16
Rant: Hand drafting beats CAD for rough concept work every time
I spent 8 years doing all my rough layouts in AutoCAD and getting bogged down in layers and lineweights. Last month I forced myself to sketch a whole floor plan on vellum with a 0.5mm clutch pencil before touching the computer. It took half the time and I caught a load bearing wall issue I would have missed on screen. Does anyone else find that the physical act of drafting helps you think clearer or am I just old school?
2 comments
Log in to join the discussion
Log In2 Comments
amybarnes29d ago
Honestly, this is so true! I had the exact same realization a few years back when I was stuck on a layout and just grabbed a pencil and trace paper.

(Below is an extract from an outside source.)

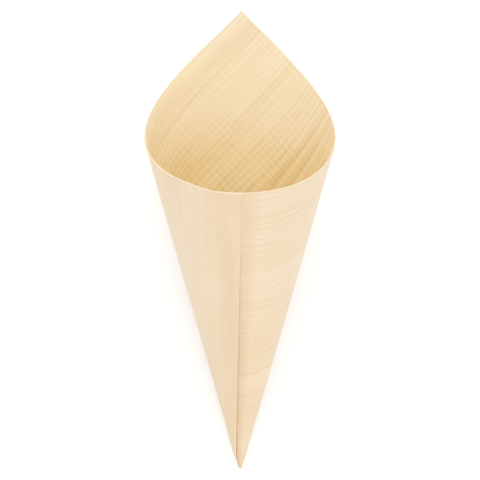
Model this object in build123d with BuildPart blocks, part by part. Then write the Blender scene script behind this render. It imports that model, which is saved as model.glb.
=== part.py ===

The second my hand hit the page, everything started clicking into place, and I caught a major column conflict that I'd totally glossed over in AutoCAD. Ngl, there's something about the physical feedback of the pencil that just makes your brain work different, like you're actually thinking through the space instead of just clicking commands. I swear I get way better ideas from a rough sketch than from any amount of time messing with layers and xrefs.
1
adam_robinson28d ago
And that physical feedback thing is exactly it. You can't half-ass a pencil sketch, your hand knows when you're just doodling versus actually solving a problem. In CAD it's way too easy to just keep clicking stuff and convincing yourself you're making progress when you're really just spinning your wheels. Trace paper forces you to commit or erase, there's no undo button to save you from a bad idea. Plus there's something about the friction of the pencil on paper that slows your brain down just enough to actually think instead of racing through commands. I've caught more dumb mistakes on napkin sketches than in a hundred plotted sets.